И вдруг они стали приходить… Энтузиазм, который Олмстед чувствовал во время своих путешествий и от которого сейчас остались лишь следы, казалось, начал, наконец, оживать – причиной этому явилась возросшая численность посетителей Джексон-парка. К концу июня, даже несмотря на то, что железная дорога не снизила стоимость проезда, среднее число ежедневных платных посещений выставки за месяц увеличилось более чем вдвое, достигнув 89 170 человек – печальный итог мая составлял 37 501 ежедневное посещение. Но все равно до 200 000 ежедневных посещений, о чем поначалу мечтали устроители выставки, было еще далеко, хотя тенденция роста внушала надежды. Отели, расположенные в части города между Петлей и Энглвудом, начали, наконец-то, заполняться. Кафе на крыше Женского павильона теперь ежедневно обслуживало две тысячи человек, в десять раз больше, чем в день открытия. Результатом этого явилось то, что общий объем мусора превысил возможности системы его сбора и вывоза, основными элементами которой были дворники, спускавшие огромные бочки со зловонным мусором вниз по трем лестничным пролетам, по которым поднимались и спускались посетители выставки. Дворники не могли пользоваться лифтами, потому что Бернэм приказал с наступлением темноты выключать их, поскольку электроэнергия была необходима для вечерней иллюминации выставки. Не зная, как избавиться от скопившихся и распространяющих зловоние отходов, управляющий этим кафе соорудил на крыше мусоросборник и предупредил, что будет сбрасывать мусор прямо на газон, над которым Олмстед буквально трясся.

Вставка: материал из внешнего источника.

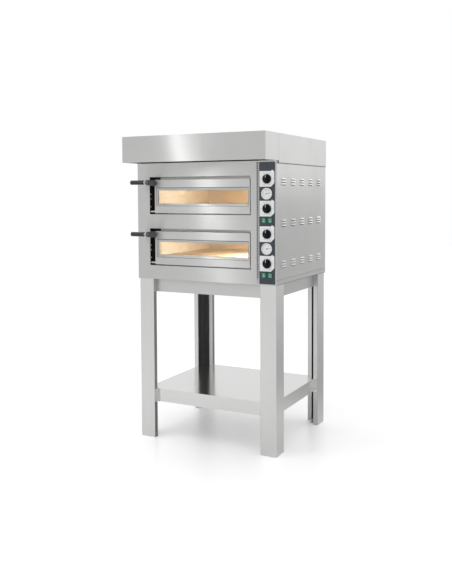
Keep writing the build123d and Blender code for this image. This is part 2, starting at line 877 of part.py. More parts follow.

Бернэм отменил свой приказ.
Выставка стала настолько привлекательным местом, что одна дама, миссис Лусиль Родни из Галвестона, штат Техас, прошла пешком вдоль железнодорожного полотна тысячу триста миль, чтобы попасть на нее. «Не называйте ее больше Белым городом на Озере, – писал в журнале «Космополитен» сэр Уолтер Безан, британский историк и романист, – это Мир Грез».
Даже Олмстед сейчас казался счастливым, хотя причин для недовольства у него было немало. Он по-прежнему не оставил намерения создавать у посетителей первое впечатление о выставке с помощью центрального входа. То, что его идея была отвергнута, писал он в своем критическом обзоре, составленном для журнала «Инланд аркитект», «значительно снизило» общую ценность выставки. Хотя он сразу же пояснил, что говорит об этом «совсем не ради жалобы», а руководствуясь желанием дать профессиональный совет тому, кто столкнется с подобной проблемой. Он все еще стремился к тому, чтобы Лесистый остров оставили, наконец, в покое, а поэтому категорически осуждал незапланированную привязку к уже спроектированному ландшафту зданий, необходимость в которых возникла вследствие дополнительных контрактов. Следствием этого, писал Олмстед, явились «разрывы перспективы и нарушения пространства, предназначенные для облегчения нагрузки на глаза; ведь изначально на острове практически отсутствовали постройки выставки, требующие постоянного зрительного внимания». Результат такого воздействия на ландшафт, писал он, «оказался плохим».
Однако в целом он был доволен, особенно тем, как шло строительство. «В действительности, – писал он, – я думаю, что наиболее благоприятным и ободряющим обстоятельством можно считать то, что многие способные люди, имеющие техническое образование, получили возможность обрести работу, быстро сформировать производственные структуры, способные совместно выполнять крупные проекты, качественно и в короткие сроки. Считаю нелишним сказать и еще об одном заметном обстоятельстве, а именно о том, что было очень мало зависти, ревности и агрессивных выходок, что мы имели возможность наблюдать в процессе работы над этим проектом, и так должно быть везде».
Говоря о следующем обстоятельстве, он имел в виду Бернэма: «Слишком высокая оценка не может быть отнесена ко всей отрасли – уместнее указать на умение и такт того, кто руководил всеми нами и обеспечил достигнутый результат».
* * *
Посетители приходили на выставку, надев свои лучшие наряды, в которых обычно ходили в церковь, и вели себя на удивление примерно. За шесть месяцев работы выставки «Колумбийская гвардия» произвела всего 2929 арестов, в среднем примерно по шестнадцать арестов в день, в основном за нарушение порядка, мелкие хищения и карманные кражи. Воры-карманники вольготнее всего чувствовали себя в толпе, собиравшейся вокруг тех или иных экспонатов выставки. Охрана выявила 135 бывших осужденных, которые были немедленно удалены с территории выставки. Ею было выписано тридцать штрафов за пронос «кодаков» на выставку без соответствующего разрешения и тридцать семь штрафов за несанкционированную фотосъемку. Охрана провела расследования происхождения трех человеческих эмбрионов, обнаруженных на территории выставки; «нападение на посетителей» детектива агентства Пинкертона, совершенного в павильоне «Тиффани», и «неприличной выходки одного из зулусов». В своем официальном рапорте на имя Бернэма полковник Райс, командир «Колумбийской гвардии», писал: «С учетом того, что на выставке работали десятки тысяч сотрудников, а число посетителей измерялось миллионами, следует признать, что наш успех был феноменальным».